Culinary Bag Fish-n-Veggies describes the components of this dish. Culinary Parchment Cooking Bags from Paper Chef give a perfect vehicle to enclose your freshest fish and assorted vegetables. This bag will envelope, steam and keep all the flavors locked in until you deliver the magic to your plate. Bags allow for easy cleanup along with the fresh flavors that it delivers.
What to add in your Culinary Bag
Fresh ingredients are key to a proper start for any dish. When we have a garden, I am able to walk outside and grab a few items. I love easy access to the fresh vegetables. Coupled with it is convenient and a huge cost savings. First hand knowledge of methods used growing food is valuable and gives added peace of mind. Growing your own vegetables makes for frequent farm to table menu options at your dinner table.
By the same token, planting in containers is an option too. Container gardening will yield a surprising amount for the space. With this type of gardening it is easier to manage the weeds. A green thumb comes in handy when growing fresh fruit and vegetables. If your minus a farmer or green thumb, support the local farmers markets and cooperative farms in your area.
Together with fresh yellow squash and zucchini from the garden, you will have a wonderful partner for Grouper or snapper. Marry together with a bit of herbs, onion and garlic and ‘the party’s in the bag’. Fish is easy to cook. It is important that you don’t over cook. No one wants to eat dry fish especially Grill Man. It would be better to pull out early and check than to over cook.
Additionally, cooking the fish and vegetables in a culinary bag allows for minimal fat in this recipe. The seasonings are on the lighter side of my palate. This dish is also gluten-free if you have celiac or attempting to remove gluten from your diet. I hope that this will be dish that you will enjoy and share with others.
Alexa, Shout out to The Doobie Brothers.
- 4 5 oz Fresh Snapper or Grouper
- 3 Cups Yellow Squash, small
- 3 Cups Zucchini, small
- 2 Cups Onions
- 2 Tablespoon garlic Chopped
- 1 1/2 Tablespoon olive oil
- 1 Tablespoon Herbes de Provence
- 3/4 Teaspoon Salt
- 3/4 Teaspoon Pepper
- 1/8 Teaspoon Cayenne
- 2 Culinary Bags
- Preheat oven to 350. On plate, sprinkle garlic salt and pepper on both sides of fish.
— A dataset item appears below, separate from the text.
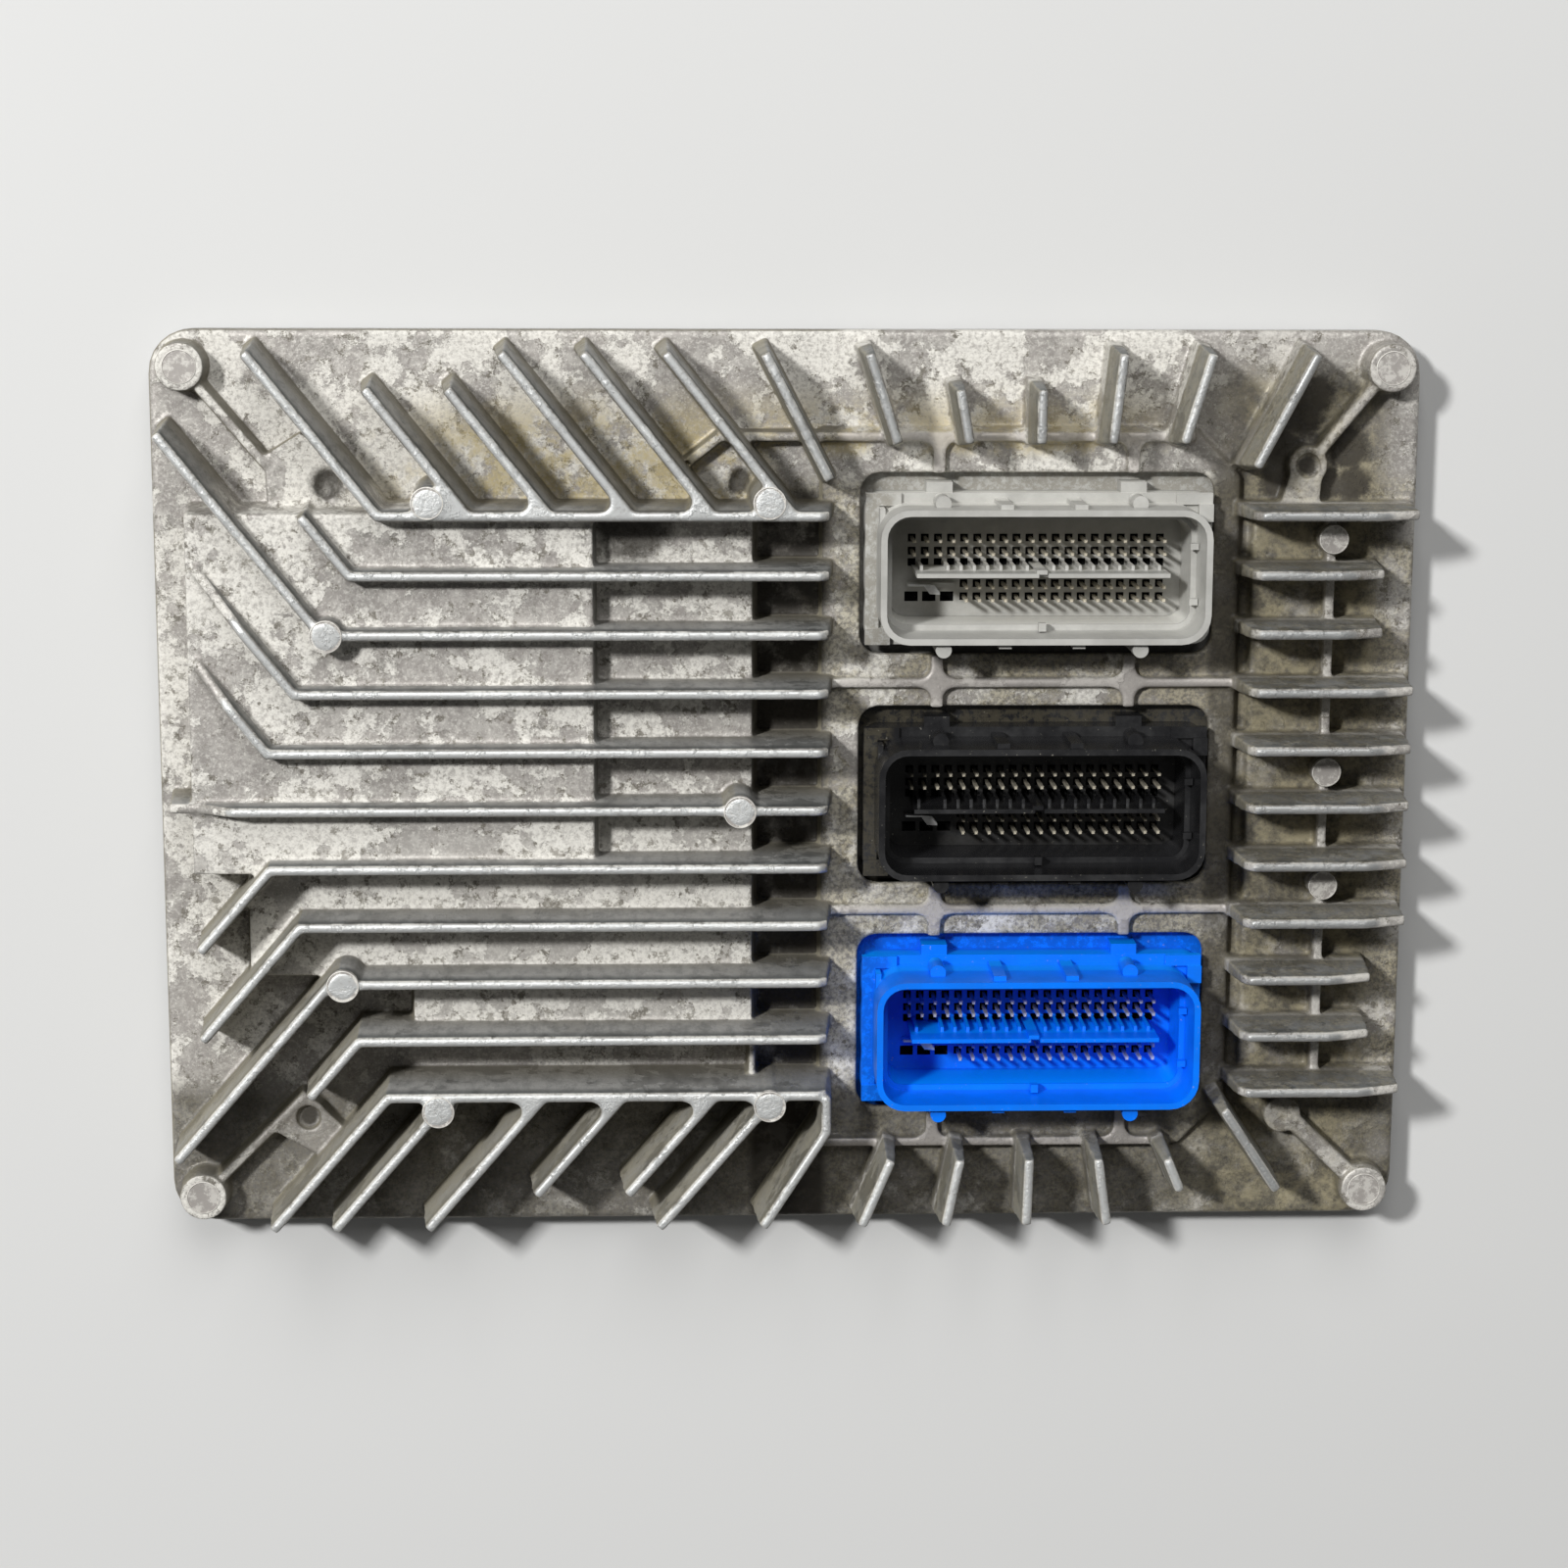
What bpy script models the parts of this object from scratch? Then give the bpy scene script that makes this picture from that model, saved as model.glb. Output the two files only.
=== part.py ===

Set aside.
- Wash and remove the ends of squash and zucchini. Slice squash into thin slices. Cut zucchini in half. Cut in half again like half moons. Add to large mixing bowl.
- Remove onion skin and toss. Remove end and toss. Cut onion in half. Cut each half into thin slice slivers and add to bowl. Add in garlic, olive oil and all seasonings.Stir well until everything is coated with oil and seasonings.
- Lightly wet culinary bags. Add in half of all vegetables into each bag. Place two pieces of fish on top of vegetables in each bag. Fold over ends of bag to seal like a lunch bag. Fold over each corner to assist with seal.
- Place each bag onto a baking tray next to each other. Bake for 15-17 minutes.
- Onto a large platter with oven mitts, unwrap culinary bags with a fork carefully. Pour all juice, vegetables and fish onto platter. With spatula even out placement of fish on top of vegetables. When serving use a spoon to drizzle juice onto fish.
I love squash and any kind of fish. Intriguing idea using the bags. Thanks, Mimi.
You may use parchment sheets and make your own pocket in lieu of bags. Let me know your thoughts about the dish. Thank you for sharing!